__DIRECTIVE__: Please print all of the material below, word for word.

__SUPPLIED MATERIAL__:
----
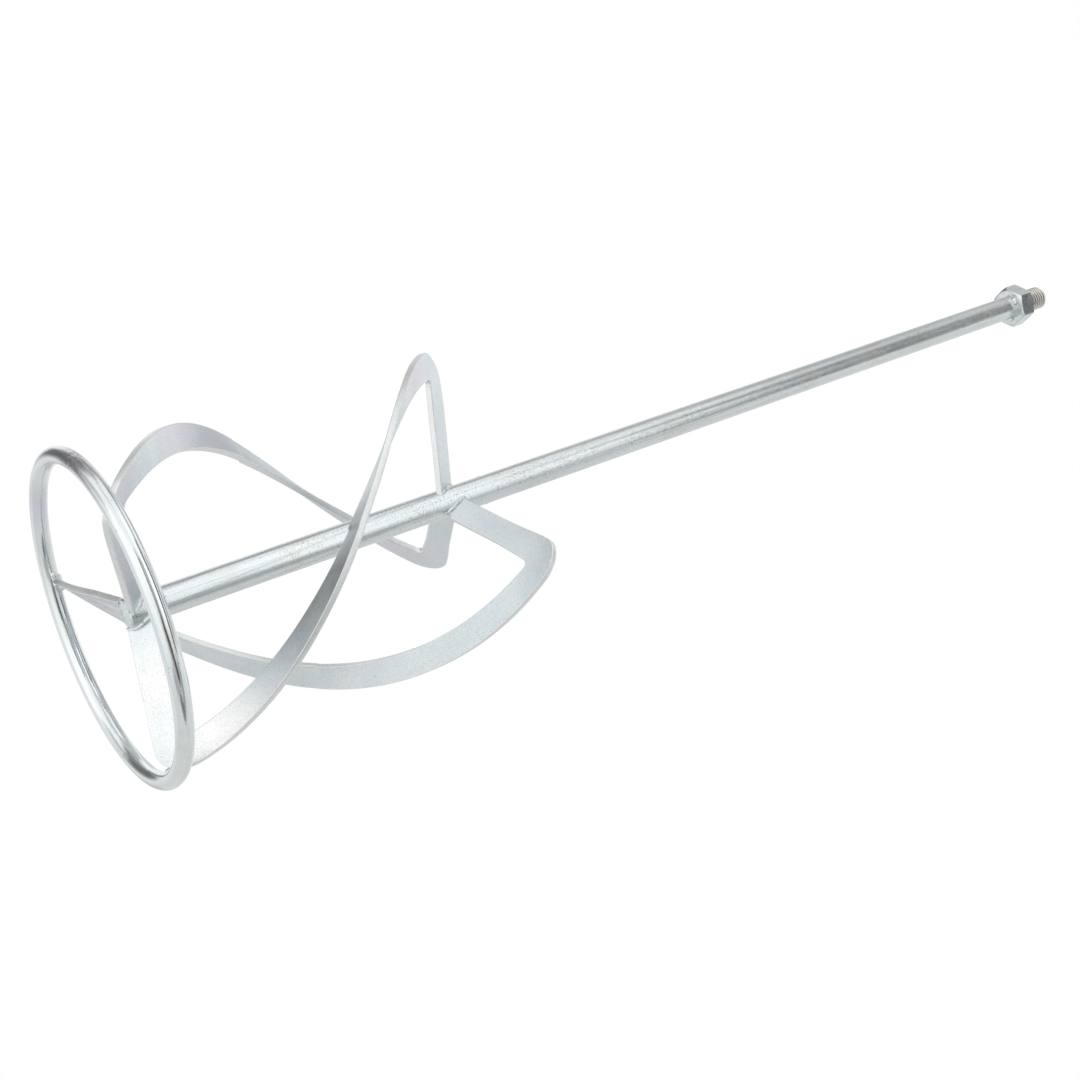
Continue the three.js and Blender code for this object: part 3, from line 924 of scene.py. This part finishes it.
# Long panels round the object. Each runs from one direction to another, given as (degrees to
# the right of the camera, degrees above it), and has half its width and the softness of its
# edge in degrees, how much it adds to the light there or takes from it, and its tint.
PANELS = (
    ((74, 52), (80, -8), 6.0, 4, -0.86, (1.0, 1.0, 1.0)),
    ((104, 4), (109, 38), 4.0, 6, -0.7, (1.0, 1.0, 1.0)),
    ((4, 33), (27, -16), 4.0, 5, -0.7, (0.97, 0.99, 1.0)),
    ((23, 36), (32, -2), 3.0, 5, -0.6, (1.0, 1.0, 0.98)),
    ((22, -7), (50, -40), 6.5, 7, -0.85, (0.98, 1.0, 1.0)),
    ((12, -14), (30, -46), 4.0, 8, -0.4, (0.94, 0.98, 1.0)),
    ((14, -58), (70, -58), 5.5, 7, -0.72, (1.0, 0.97, 0.94)),
    ((67, -18), (71, -50), 4.0, 8, -0.5, (1.0, 0.96, 0.94)),
    ((88, 50), (150, 64), 3.0, 6, -0.55, (1.0, 1.0, 1.0)),
    ((148, 58), (-160, 48), 7.0, 9, -0.5, (1.0, 1.0, 1.0)),
    ((152, 42), (178, 38), 3.0, 6, -0.35, (1.0, 1.0, 1.0)),
    ((138, 29), (166, 26), 4.0, 6, -0.6, (1.0, 1.0, 0.92)),
    ((-122, 0), (-112, 56), 12.0, 12, -0.7, (1.0, 1.01, 1.02)),
    ((-142, 12), (-68, 22), 6.0, 10, -0.4, (1.0, 0.99, 0.98)),
    ((-160, 56), (-96, 66), 8.0, 10, -0.5, (1.0, 1.01, 1.02)),
    ((-18, -52), (8, -46), 4.0, 7, -0.4, (0.97, 0.99, 1.0)),
    ((-165, -16), (-148, -18), 3.0, 8, -0.3, (1.0, 1.05, 0.8)),
    ((-178, 8), (-170, 30), 5.0, 8, -0.3, (1.0, 1.0, 0.9)),
    ((-62, 66), (-28, 66), 4.0, 7, -0.25, (1.0, 1.0, 1.0)),
    ((50, 70), (58, 0), 8.0, 10, 0.2, (1.0, 1.0, 1.0)),
    ((-58, 25), (-40, -38), 20.0, 16, 0.34, (1.0, 1.0, 0.98)),
    ((-8, 30), (-12, -40), 6.0, 9, 0.2, (1.0, 1.0, 0.9)),
    ((-110, -14), (-100, -34), 8.0, 10, 0.2, (1.0, 1.0, 1.0)),
)
LIGHT_ABOVE = 1.04
LIGHT_BELOW = 0.73


def from_camera(right_of, above):
    """World direction at some degrees right of, and above, the line back to the camera."""
    side, lift = math.radians(right_of), math.radians(above)
    local = Vector((math.sin(side) * math.cos(lift), math.sin(lift), math.cos(side) * math.cos(lift)))
    return scene.camera.matrix_world.to_3x3() @ local


def build_world():
    """White behind the object. Round it a soft studio, brighter above, with the panels in it."""
    world = bpy.data.worlds.new("studio")
    scene.world = world
    world.use_nodes = True
    tree = world.node_tree

    def add(kind, inputs, **settings):
        made = tree.nodes.new("ShaderNode" + kind)
        for key, value in settings.items():
            setattr(made, key, value)
        for key, value in inputs.items():
            if isinstance(value, bpy.types.NodeSocket):
                tree.links.new(value, made.inputs[key])
            else:
                made.inputs[key].default_value = value
        return made

    direction = add("TexCoord", {}).outputs["Generated"]

    def towards(aim):
        return add("VectorMath", {0: direction, 1: aim}, operation="DOT_PRODUCT").outputs["Value"]

    rise = {"Value": towards(from_camera(0, 90)), "From Min": -0.6, "From Max": 0.5}
    rise.update({"To Min": LIGHT_BELOW, "To Max": LIGHT_ABOVE})
    level = add("MapRange", rise, interpolation_type="SMOOTHSTEP").outputs["Result"]
    color = add("VectorMath", {0: (1, 1, 1), "Scale": level}, operation="SCALE").outputs["Vector"]
    for start, end, half_width, softness, change, tint in PANELS:
        start, end = from_camera(*start), from_camera(*end)
        middle = (start + end).normalized()
        half_length = math.degrees(start.angle(end) / 2)
        off_line = towards(start.cross(end).normalized())
        off_line = add("Math", {0: off_line}, operation="ABSOLUTE").outputs[0]
        across = {"Value": off_line, "From Min": math.sin(math.radians(half_width + softness))}
        across["From Max"] = math.sin(math.radians(half_width))
        across = add("MapRange", across, interpolation_type="SMOOTHSTEP").outputs["Result"]
        along = {"Value": towards(middle), "To Max": change}
        along["From Min"] = math.cos(math.radians(half_length + softness))
        along["From Max"] = math.cos(math.radians(max(half_length - softness / 2, 1)))
        along = add("MapRange", along, interpolation_type="SMOOTHSTEP").outputs["Result"]
        panel = add("Math", {0: across, 1: along}, operation="MULTIPLY").outputs[0]
        tinted = add("VectorMath", {0: tint, "Scale": panel}, operation="SCALE").outputs["Vector"]
        factor = add("VectorMath", {0: tinted, 1: (1, 1, 1)}, operation="ADD").outputs["Vector"]
        color = add("VectorMath", {0: color, 1: factor}, operation="MULTIPLY").outputs["Vector"]
    seen = tree.nodes["Background"]
    seen.inputs["Color"].default_value = (1, 1, 1, 1)
    lit = add("Background", {"Color": color})
    camera_ray = add("LightPath", {}).outputs["Is Camera Ray"]
    mixed = add("MixShader", {0: camera_ray, 1: lit.outputs[0], 2: seen.outputs[0]})
    tree.links.new(mixed.outputs[0], tree.nodes["World Output"].inputs["Surface"])


CAMERA_PLACE = Vector((-107.6, -661.6, -176.1)) * MM
CAMERA_HEADING = math.radians(12.07)
CAMERA_TILT = math.radians(30.67)
CAMERA_ROLL = math.radians(-69.41)
CAMERA_LENS = 51.65
CAMERA_SENSOR = 36


def build_camera():
    """Aims the camera by a heading from +Y, a tilt upwards and a roll about its own line."""
    data = bpy.data.cameras.new("camera")
    data.lens = CAMERA_LENS
    data.sensor_width = CAMERA_SENSOR
    data.clip_start = 10 * MM
    level = math.cos(CAMERA_TILT)
    ahead, aside = level * math.cos(CAMERA_HEADING), level * math.sin(CAMERA_HEADING)
    forward = Vector((aside, ahead, math.sin(CAMERA_TILT)))
    flat_right = forward.cross(Vector((0, 0, 1))).normalized()
    up = flat_right.cross(forward) * math.cos(CAMERA_ROLL) + flat_right * math.sin(CAMERA_ROLL)
    axes = Matrix((forward.cross(up), up, -forward)).transposed()
    camera = bpy.data.objects.new("camera", data)
    camera.matrix_world = Matrix.Translation(CAMERA_PLACE) @ axes.to_4x4()
    scene.collection.objects.link(camera)
    scene.camera = camera


scene.view_settings.view_transform = "Standard"
build_camera()
build_world()
build_floor()
build_shaft()
build_ring()
build_blades()
build_nut()
build_stud()
build_welds()

bpy.context.view_layer.update()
----
__ANSWER TO THIS PROBLEM__:
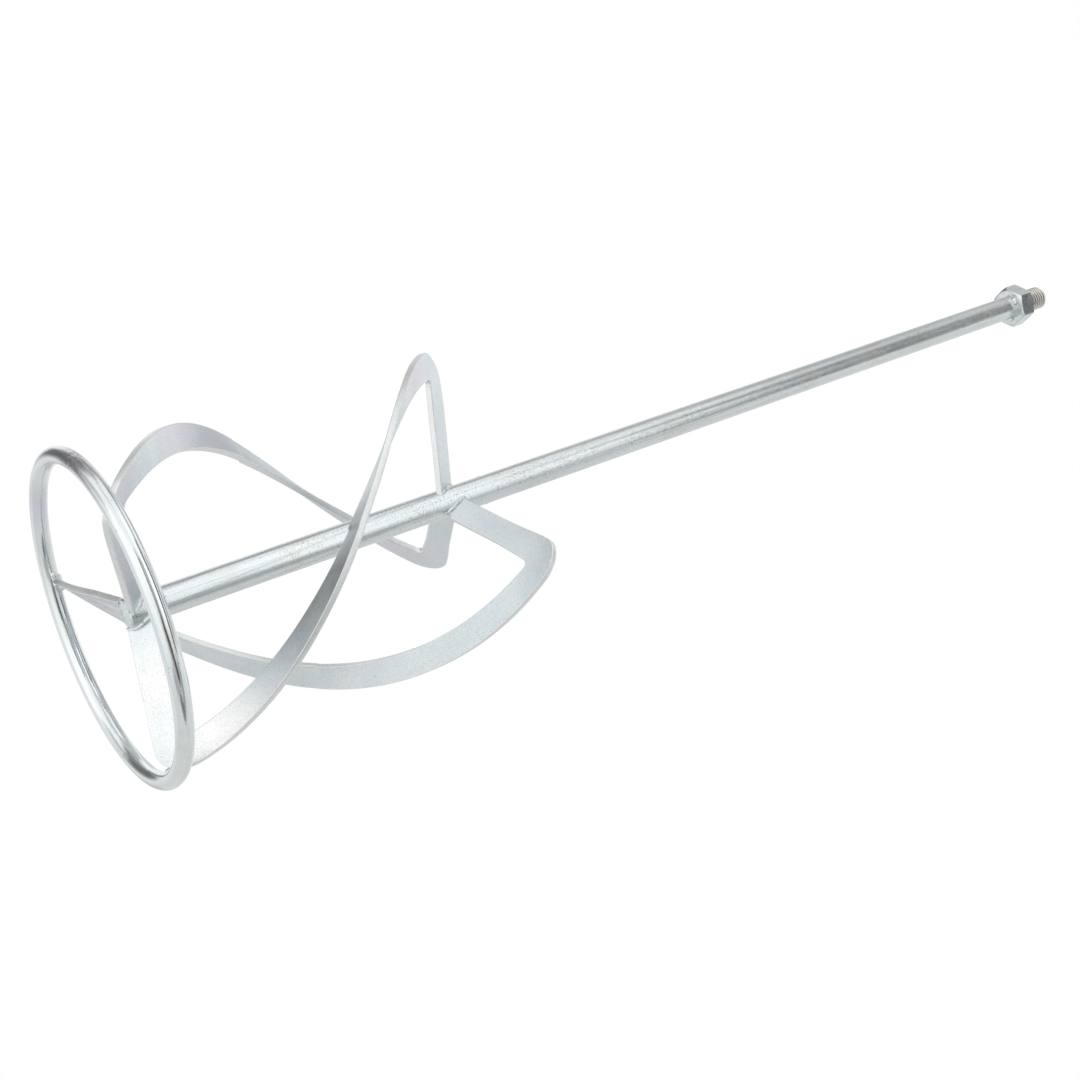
Continue the three.js and Blender code for this object: part 3, from line 924 of scene.py. This part finishes it.
# Long panels round the object. Each runs from one direction to another, given as (degrees to
# the right of the camera, degrees above it), and has half its width and the softness of its
# edge in degrees, how much it adds to the light there or takes from it, and its tint.
PANELS = (
    ((74, 52), (80, -8), 6.0, 4, -0.86, (1.0, 1.0, 1.0)),
    ((104, 4), (109, 38), 4.0, 6, -0.7, (1.0, 1.0, 1.0)),
    ((4, 33), (27, -16), 4.0, 5, -0.7, (0.97, 0.99, 1.0)),
    ((23, 36), (32, -2), 3.0, 5, -0.6, (1.0, 1.0, 0.98)),
    ((22, -7), (50, -40), 6.5, 7, -0.85, (0.98, 1.0, 1.0)),
    ((12, -14), (30, -46), 4.0, 8, -0.4, (0.94, 0.98, 1.0)),
    ((14, -58), (70, -58), 5.5, 7, -0.72, (1.0, 0.97, 0.94)),
    ((67, -18), (71, -50), 4.0, 8, -0.5, (1.0, 0.96, 0.94)),
    ((88, 50), (150, 64), 3.0, 6, -0.55, (1.0, 1.0, 1.0)),
    ((148, 58), (-160, 48), 7.0, 9, -0.5, (1.0, 1.0, 1.0)),
    ((152, 42), (178, 38), 3.0, 6, -0.35, (1.0, 1.0, 1.0)),
    ((138, 29), (166, 26), 4.0, 6, -0.6, (1.0, 1.0, 0.92)),
    ((-122, 0), (-112, 56), 12.0, 12, -0.7, (1.0, 1.01, 1.02)),
    ((-142, 12), (-68, 22), 6.0, 10, -0.4, (1.0, 0.99, 0.98)),
    ((-160, 56), (-96, 66), 8.0, 10, -0.5, (1.0, 1.01, 1.02)),
    ((-18, -52), (8, -46), 4.0, 7, -0.4, (0.97, 0.99, 1.0)),
    ((-165, -16), (-148, -18), 3.0, 8, -0.3, (1.0, 1.05, 0.8)),
    ((-178, 8), (-170, 30), 5.0, 8, -0.3, (1.0, 1.0, 0.9)),
    ((-62, 66), (-28, 66), 4.0, 7, -0.25, (1.0, 1.0, 1.0)),
    ((50, 70), (58, 0), 8.0, 10, 0.2, (1.0, 1.0, 1.0)),
    ((-58, 25), (-40, -38), 20.0, 16, 0.34, (1.0, 1.0, 0.98)),
    ((-8, 30), (-12, -40), 6.0, 9, 0.2, (1.0, 1.0, 0.9)),
    ((-110, -14), (-100, -34), 8.0, 10, 0.2, (1.0, 1.0, 1.0)),
)
LIGHT_ABOVE = 1.04
LIGHT_BELOW = 0.73


def from_camera(right_of, above):
    """World direction at some degrees right of, and above, the line back to the camera."""
    side, lift = math.radians(right_of), math.radians(above)
    local = Vector((math.sin(side) * math.cos(lift), math.sin(lift), math.cos(side) * math.cos(lift)))
    return scene.camera.matrix_world.to_3x3() @ local


def build_world():
    """White behind the object. Round it a soft studio, brighter above, with the panels in it."""
    world = bpy.data.worlds.new("studio")
    scene.world = world
    world.use_nodes = True
    tree = world.node_tree

    def add(kind, inputs, **settings):
        made = tree.nodes.new("ShaderNode" + kind)
        for key, value in settings.items():
            setattr(made, key, value)
        for key, value in inputs.items():
            if isinstance(value, bpy.types.NodeSocket):
                tree.links.new(value, made.inputs[key])
            else:
                made.inputs[key].default_value = value
        return made

    direction = add("TexCoord", {}).outputs["Generated"]

    def towards(aim):
        return add("VectorMath", {0: direction, 1: aim}, operation="DOT_PRODUCT").outputs["Value"]

    rise = {"Value": towards(from_camera(0, 90)), "From Min": -0.6, "From Max": 0.5}
    rise.update({"To Min": LIGHT_BELOW, "To Max": LIGHT_ABOVE})
    level = add("MapRange", rise, interpolation_type="SMOOTHSTEP").outputs["Result"]
    color = add("VectorMath", {0: (1, 1, 1), "Scale": level}, operation="SCALE").outputs["Vector"]
    for start, end, half_width, softness, change, tint in PANELS:
        start, end = from_camera(*start), from_camera(*end)
        middle = (start + end).normalized()
        half_length = math.degrees(start.angle(end) / 2)
        off_line = towards(start.cross(end).normalized())
        off_line = add("Math", {0: off_line}, operation="ABSOLUTE").outputs[0]
        across = {"Value": off_line, "From Min": math.sin(math.radians(half_width + softness))}
        across["From Max"] = math.sin(math.radians(half_width))
        across = add("MapRange", across, interpolation_type="SMOOTHSTEP").outputs["Result"]
        along = {"Value": towards(middle), "To Max": change}
        along["From Min"] = math.cos(math.radians(half_length + softness))
        along["From Max"] = math.cos(math.radians(max(half_length - softness / 2, 1)))
        along = add("MapRange", along, interpolation_type="SMOOTHSTEP").outputs["Result"]
        panel = add("Math", {0: across, 1: along}, operation="MULTIPLY").outputs[0]
        tinted = add("VectorMath", {0: tint, "Scale": panel}, operation="SCALE").outputs["Vector"]
        factor = add("VectorMath", {0: tinted, 1: (1, 1, 1)}, operation="ADD").outputs["Vector"]
        color = add("VectorMath", {0: color, 1: factor}, operation="MULTIPLY").outputs["Vector"]
    seen = tree.nodes["Background"]
    seen.inputs["Color"].default_value = (1, 1, 1, 1)
    lit = add("Background", {"Color": color})
    camera_ray = add("LightPath", {}).outputs["Is Camera Ray"]
    mixed = add("MixShader", {0: camera_ray, 1: lit.outputs[0], 2: seen.outputs[0]})
    tree.links.new(mixed.outputs[0], tree.nodes["World Output"].inputs["Surface"])


CAMERA_PLACE = Vector((-107.6, -661.6, -176.1)) * MM
CAMERA_HEADING = math.radians(12.07)
CAMERA_TILT = math.radians(30.67)
CAMERA_ROLL = math.radians(-69.41)
CAMERA_LENS = 51.65
CAMERA_SENSOR = 36


def build_camera():
    """Aims the camera by a heading from +Y, a tilt upwards and a roll about its own line."""
    data = bpy.data.cameras.new("camera")
    data.lens = CAMERA_LENS
    data.sensor_width = CAMERA_SENSOR
    data.clip_start = 10 * MM
    level = math.cos(CAMERA_TILT)
    ahead, aside = level * math.cos(CAMERA_HEADING), level * math.sin(CAMERA_HEADING)
    forward = Vector((aside, ahead, math.sin(CAMERA_TILT)))
    flat_right = forward.cross(Vector((0, 0, 1))).normalized()
    up = flat_right.cross(forward) * math.cos(CAMERA_ROLL) + flat_right * math.sin(CAMERA_ROLL)
    axes = Matrix((forward.cross(up), up, -forward)).transposed()
    camera = bpy.data.objects.new("camera", data)
    camera.matrix_world = Matrix.Translation(CAMERA_PLACE) @ axes.to_4x4()
    scene.collection.objects.link(camera)
    scene.camera = camera


scene.view_settings.view_transform = "Standard"
build_camera()
build_world()
build_floor()
build_shaft()
build_ring()
build_blades()
build_nut()
build_stud()
build_welds()

bpy.context.view_layer.update()